Set exercise:
Provide only the number of lines where "type" occurs.

(Extracted data entries)
## START

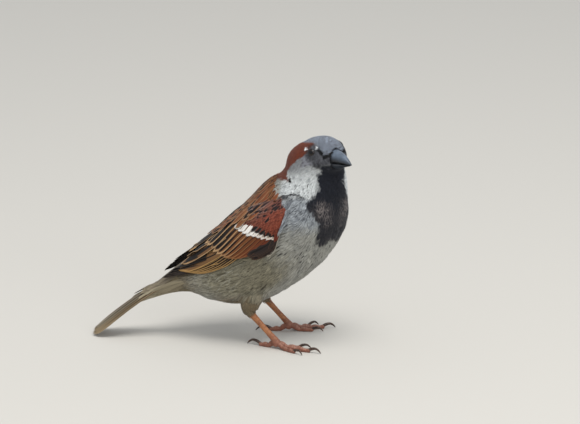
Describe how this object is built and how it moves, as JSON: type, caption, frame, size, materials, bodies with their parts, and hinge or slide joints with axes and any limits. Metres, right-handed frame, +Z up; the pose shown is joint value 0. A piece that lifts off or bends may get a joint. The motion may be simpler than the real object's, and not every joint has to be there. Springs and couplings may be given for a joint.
{
  "type": "house sparrow model",
  "caption": "Still, life-size male house sparrow, standing on both feet with its tail tip on the ground and its head turned to its right.",
  "frame": {"origin": "on the ground, under the middle of the whole bird's outline", "axes": "+X is forward, the way the breast and toes point; +Y is the bird's left; +Z is up"},
  "size_m": [0.1182, 0.0478, 0.0937],
  "materials": {
    "plumage": "soft matte body feathers, marked grey, black, white, buff and chestnut",
    "wing_feathers": "matte vanes, chestnut and black with buff edges and a white bar",
    "tail_feathers": "matte vanes, dark brown with pale edges",
    "bill": "smooth blue-black horn with a soft sheen",
    "eye": "wet glossy dark brown",
    "leg": "scaly orange-brown skin",
    "claw": "dark brown horn"
  },
  "bodies": {
    "root": {"head": "plumage", "neck": "plumage", "trunk": "plumage", "rump": "plumage", "bill_upper": "bill", "bill_lower": "bill", "tail": "tail_feathers", "wing_coverts_left": "wing_feathers", "wing_secondaries_left": "wing_feathers", "wing_primaries_left": "wing_feathers", "eye_left": "eye", "thigh_left": "plumage", "tarsus_left": "leg", "toe_middle_left": "leg", "claw_middle_left": "claw", "toe_inner_left": "leg", "claw_inner_left": "claw", "toe_outer_left": "leg", "claw_outer_left": "claw", "toe_hind_left": "leg", "claw_hind_left": "claw", "wing_coverts_right": "wing_feathers", "wing_secondaries_right": "wing_feathers", "wing_primaries_right": "wing_feathers", "eye_right": "eye", "thigh_right": "plumage", "tarsus_right": "leg", "toe_middle_right": "leg", "claw_middle_right": "claw", "toe_inner_right": "leg", "claw_inner_right": "claw", "toe_outer_right": "leg", "claw_outer_right": "claw", "toe_hind_right": "leg", "claw_hind_right": "claw"}
  },
  "joints": []
}
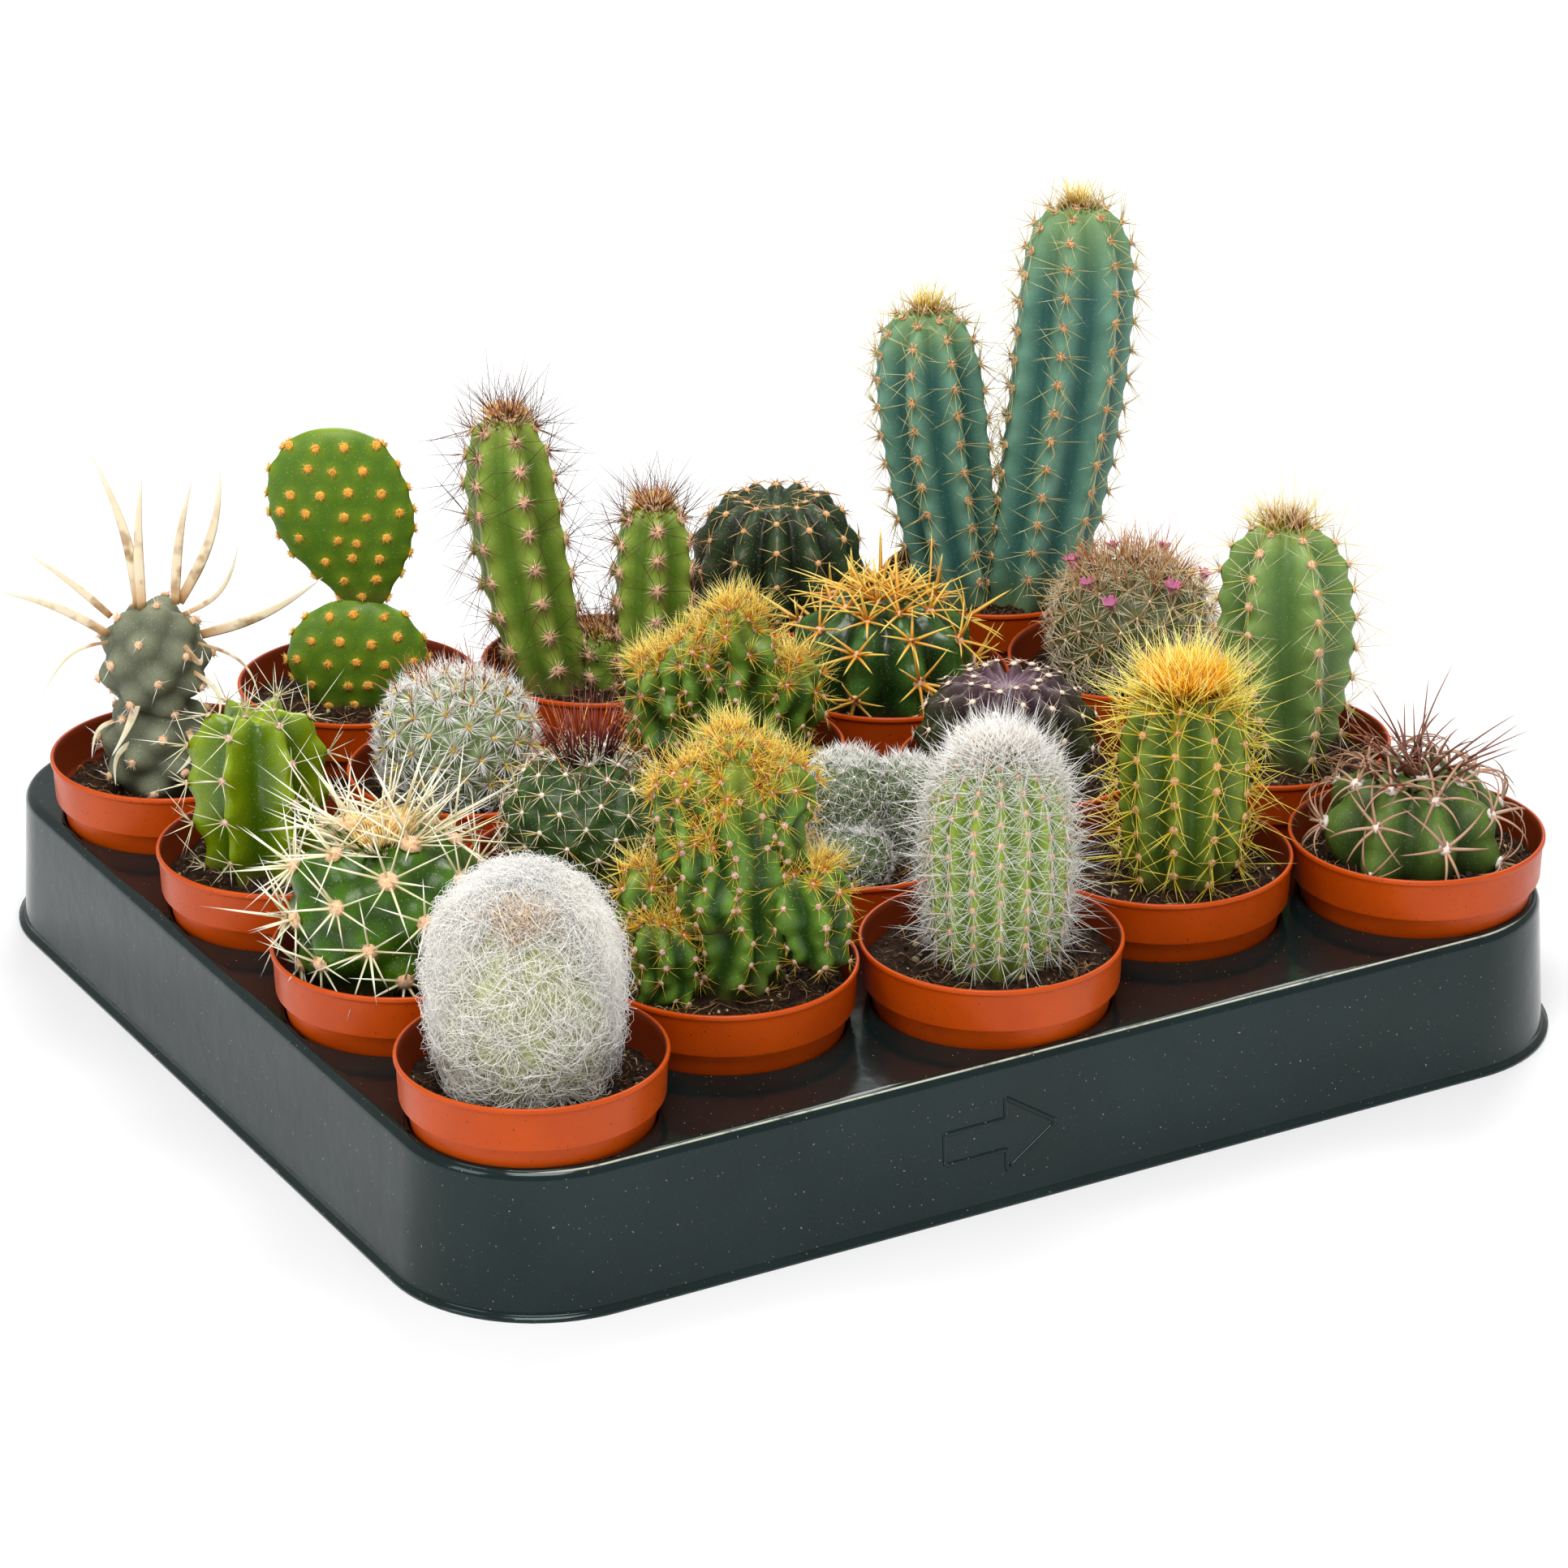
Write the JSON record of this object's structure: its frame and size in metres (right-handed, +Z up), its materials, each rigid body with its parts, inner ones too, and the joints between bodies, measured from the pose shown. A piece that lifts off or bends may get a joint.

## END

Written answer:
2